Si vraiment il y a de l'argent à se faire autour de ce secteur, on va essayer de le faire de manière coopérative et non pas avec une vocation spéculative et capitalistique
RT France : Vous avez également comme projet de lancer des coopératives de livreurs à vélo. Dans quelle mesure cela peut-il permettre de lutter contre la précarisation de cette profession ?
J. P. : J'essaie de mettre en place des coopératives locales de livreurs à vélo, avec un outil et un algorithme que nous développons, afin que les collectivités territoriales s'emparent de ce marché. Je pense qu'il y a du travail à donner à des jeunes qui n'en ont pas, qui ont peu de qualifications mais il faut que ce travail soit normé. C'est-à-dire où les gens ne soient pas payés à aller toujours plus vite, mais à rendre un service. Aujourd'hui, ce sont les collectivités territoriales qui ont les moyens d'investir là-dedans, ainsi que les institutions et acteurs du mouvement de l'économie sociale et solidaire (ESS). Si vraiment il y a de l'argent à se faire autour de ce secteur, on va essayer de le faire de manière coopérative et non pas avec une vocation spéculative et capitalistique. Comme cette activité ne permet pas de dégager de bénéfice, aucune entreprise ne peut se former ex-nihilo, le partenariat avec des collectivités territoriales, des mairies, des communautés d'agglomération est nécessaire. Elles ont encore du mal à le comprendre et à voir ce qu'elles peuvent potentiellement en tirer. Il n'y aura jamais d'argent à gagner mais cela pourrait devenir un véritable service public où l'on ne ne se cantonnera pas uniquement à la nourriture mais à tout un tas de produits.
La livraison à vélo est un enjeu de logistique globale pour ces trente prochaines années
Après tout, l'enjeu logistique de ces trente prochaines années c'est ce qu'on appelle «le dernier kilomètre». On sait qu'en milieu urbain ce dernier kilomètre ne pourra plus être motorisé. Cela veut dire que la livraison à vélo est un enjeu de logistique globale. Il faut faire en sorte qu'on puisse en vivre. Je prend souvent l'exemple de la navette spatiale qui a besoin, pour quitter l'orbite terrestre, de son gros booster qui consomme énormément, qui fait beaucoup de fumée, de bruit et qui est très polluant.
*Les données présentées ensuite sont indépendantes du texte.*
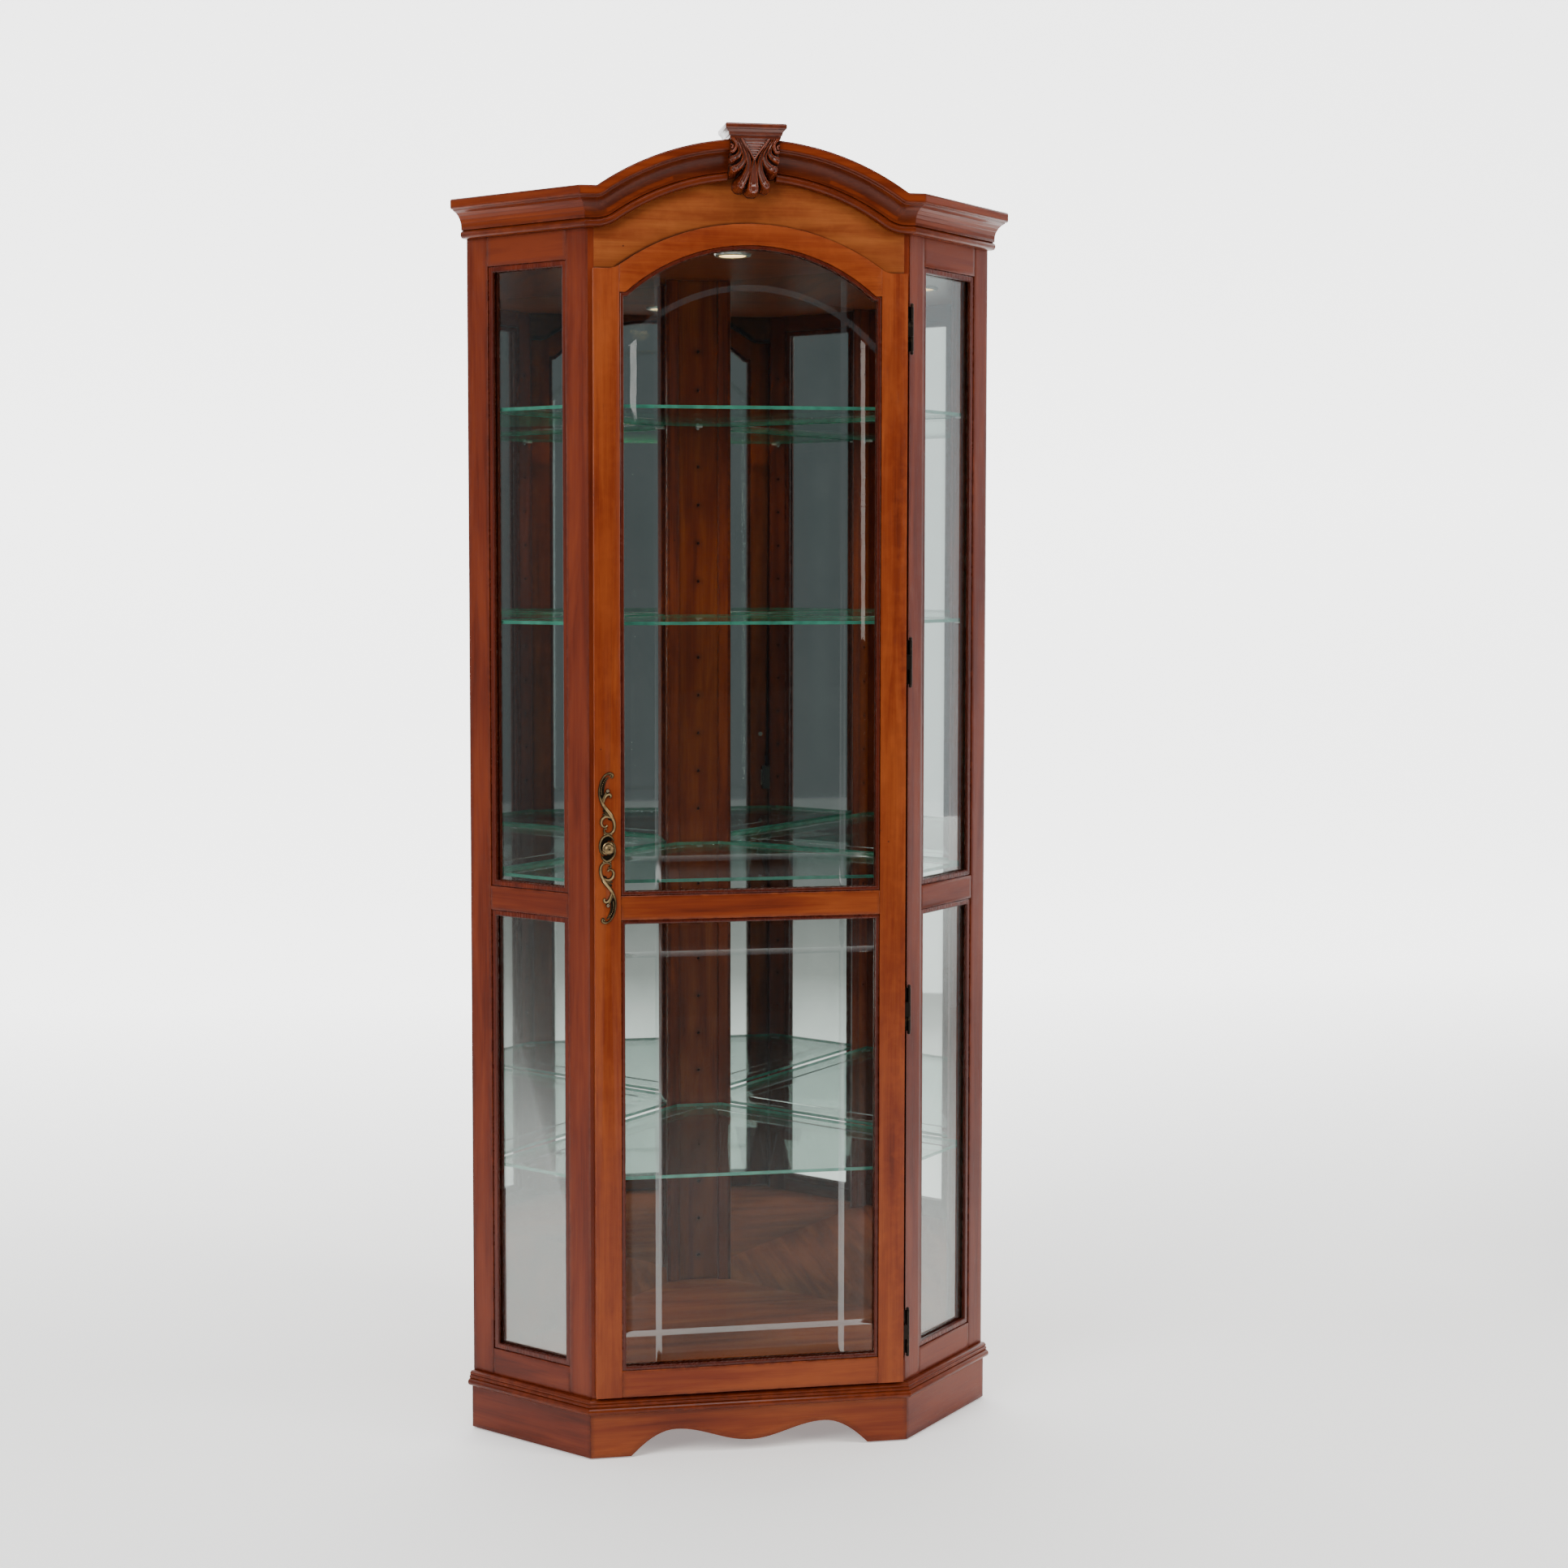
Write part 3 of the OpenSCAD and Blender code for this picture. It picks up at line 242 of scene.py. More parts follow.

Seulement, quand la navette est arrivée dans l'espace, elle quitte ce booster, plane et continue seule son voyage. Pour moi, le booster c'est l'économie collaborative, les start-up, l'ubérisation qui ont été très polluants mais qui ont lancé l'idée de se faire livrer à vélo. Il est temps de quitter le booster et de travailler sur des modèles économiques, éthiques et sociaux.